Obstructive sleep apnea (OSA) is a common sleep disease which may cause many serious health problems, therefore timely diagnosis and treatment could bring important help for patients. The current research on automatic detection through bioelectric signal mainly rely on blood oxygen level (SpO2), ECG signal and airflow, with few EEG based solution proposed. More importantly, most researches on OSA detection did not realize the difference between OSA detection and the general sleep staging classification. Some of them just simply transfer sleep staging methods to OSA detection, and an EEG segment was processed as a whole, ignoring the ambiguity in feature space that some EEG frames may contain both normal fragments and OSA fragments.

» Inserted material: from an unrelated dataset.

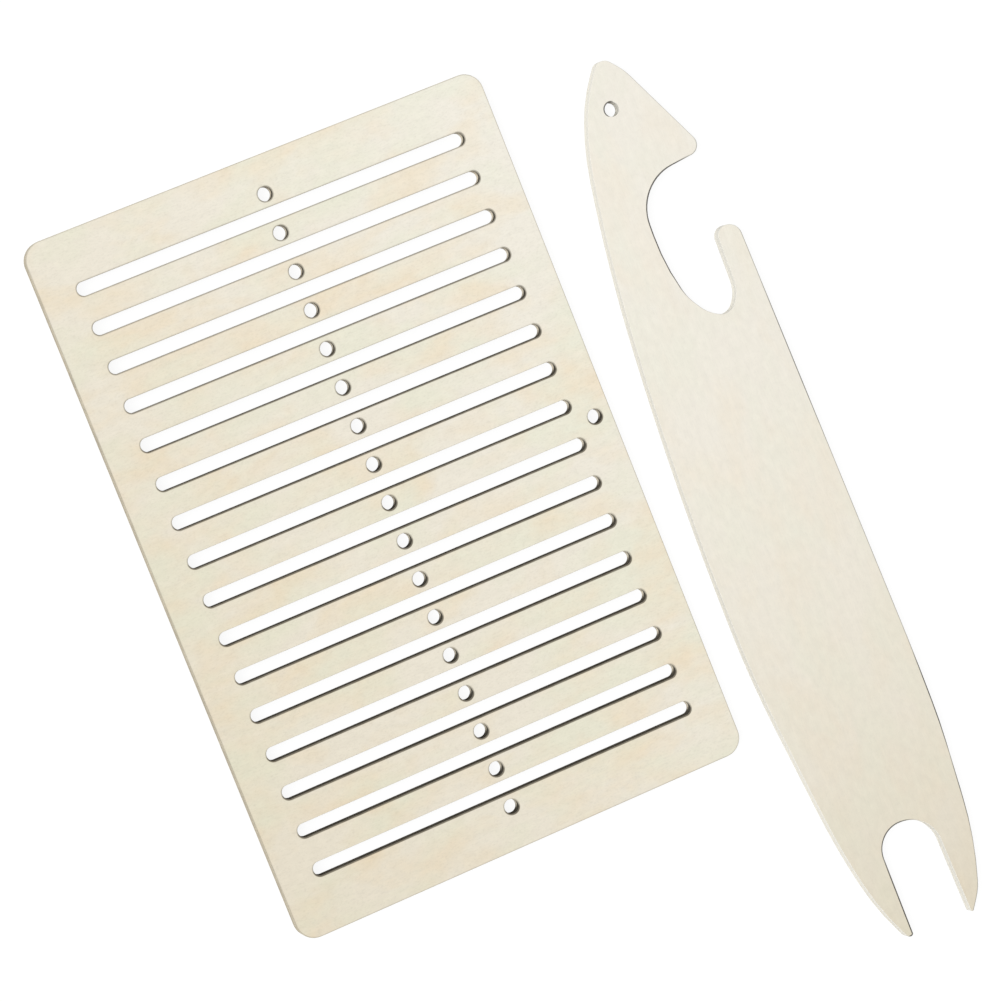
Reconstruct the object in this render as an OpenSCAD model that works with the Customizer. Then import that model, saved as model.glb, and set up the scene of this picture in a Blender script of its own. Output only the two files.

In this paper, we propose a framework, EEG multi-instance learning network (EEG-MIL) for automatic OSA detection based on EEG signals to alleviate this ambiguity. EEG-MIL is composed of subframe multi-resolution convolution extractor (S-MRCNN) and MIL mapping function, which could extract features from sub-frames and mine the interactive relationship between different instances (sub-frames) and bags (frame) to further distinguish OSA event fragment. Meanwhile, in order to meet the clinic needs, we define instance-level task and bag-level task in OSA events detection, and redefine the evaluation criteria to evaluate the effect of our model more comprehensively. Then we verify the performance of our framework in two public datasets and the private dataset, and provide detailed ablation experiments. We validate our method via 5-fold subject independent cross validation approach. Our model obtains 2–8.6% performance gain compared to other works and achieves the new state-of-the-arts.